The mayor's position was largely ceremonial at the time, but Sterne used it to advocate for causes others ignored. In 1979, during a police strike, she pushed for a minority recruitment program that brought more blacks onto the force. She also signed a proclamation declaring "Lesbian-Gay Pride Day." She was heavily criticized for that, but later won endorsements from Stonewall Cincinnati.

As a council member, she fought for funding for public health services and defended Cincinnati's city manager form of government. That meant resisting when council tried to interfere where she thought it shouldn't.

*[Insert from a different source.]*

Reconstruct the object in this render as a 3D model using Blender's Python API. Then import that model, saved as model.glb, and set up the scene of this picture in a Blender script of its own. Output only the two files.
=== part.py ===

She lost her council seat in the 1985 election but regained it two years later.

Sterne's sudden resignation in 1998 came as a surprise, even though term limits were going to prevent her from running again the next year. Rather than make a scene, she walked quietly out of a council meeting and left a resignation letter behind.  When a court clerk read it in session, her colleagues were stunned.

Sterne wrote that she would have preferred to complete her term but she was leaving so Mayor Roxanne Qualls could appoint another Charterite, Jim Tarbell, to replace her.

The council proceedings stopped and members took turns paying tribute to Sterne.

"She is the grand lady of Cincinnati  City Hall," Tim Burke, county Democratic party chairman, told the Enquirer. "She is stubborn, yes; tough, yes. But she always carried herself with the utmost dignity."

Sterne will turn 98 on Nov. 27.

* The first female mayor of Cincinnati was Dorothy Dolbey, who filled the position in 1954 after Mayor Ed Waldvogel died.